For more information please re-read, and remember, whatever you do, DON’T!
Entertainingly disturbing. Or, disturbingly entertaining. Would have garnered 5 stars were it not for a few minor typos and the author/designer’s insistence on un-hyphenated fully-justified paragraphs, which lead to some ridiculously wide word spaces. Still, the ‘Seance Poodle’ story was an absolute hoot, and the ‘Politics of the Future’ the literary satire equivalent of a well-placed Banksy.
Not quite as good as Discovering Scarfolk but still dark and disturbing in a surreal sort of way. A wonderful black parody of BBC annuals from the 70s. Thought I was going to be disappointed re limb removal however it all came good (or is it bad?) in the end. On a final note should I return this to the Scarfolk school library?

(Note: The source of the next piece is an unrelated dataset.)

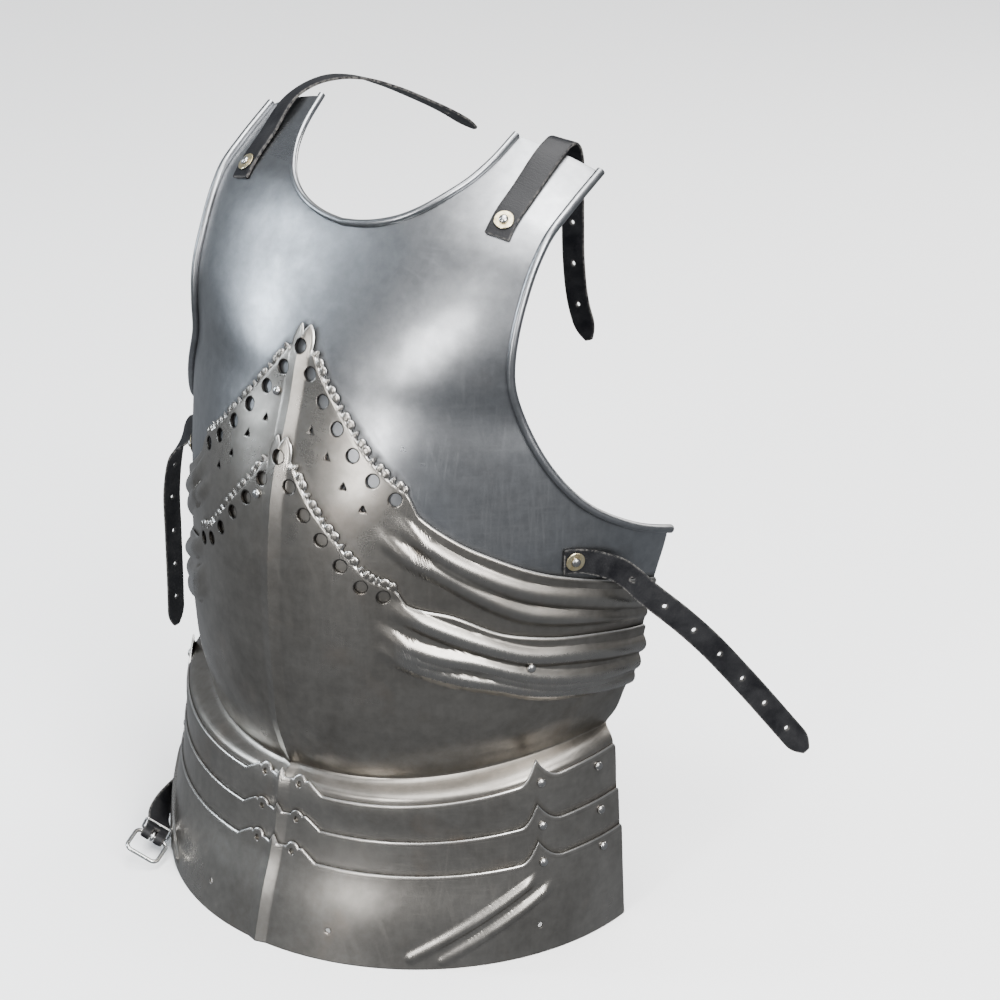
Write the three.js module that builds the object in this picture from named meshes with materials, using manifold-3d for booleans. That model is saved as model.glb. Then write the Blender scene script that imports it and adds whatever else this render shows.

A well observed 1970s annual, providing vital information on what you should do if the flute playing boy from The Council should ever pay a visit, and how to look after a wall pet.
Fans of subversive dark humour only. I am sure the author would not want to be held responsible for any injury or loss of memory caused from following the instructions contained therein.
One of the most intriguing, weird, sad and comically satirical books I have encountered in a long time, turning more horrifiying page by page. Littler did such an amazing job in creating this fictional world, being also a very well crafted political satire on its own.
I want to visit Scarfolk, get my limbs sewn off and get some neigbours killed and never return again.
Bizarre, disturbing, hilarious, with a side of social commentary. An off-putting mystery town stuck in the 1970s where strange rituals and severe human rights violations are documented in comedic posters and bizarre notes, compiled as if it all really happened. Maybe it did? The scarfolk books are books for cool people. Mmmm, staples.
no but fr this book was so disturbing but also so hilarious. the way everything was written made it feel like reading a nonfiction book. no matter how ridiculous something sounded or looked, it still made my stomach queasy because it felt so real. i would LOOOVE a book with a plot about scarfolk, because i would be absolutely obsessed.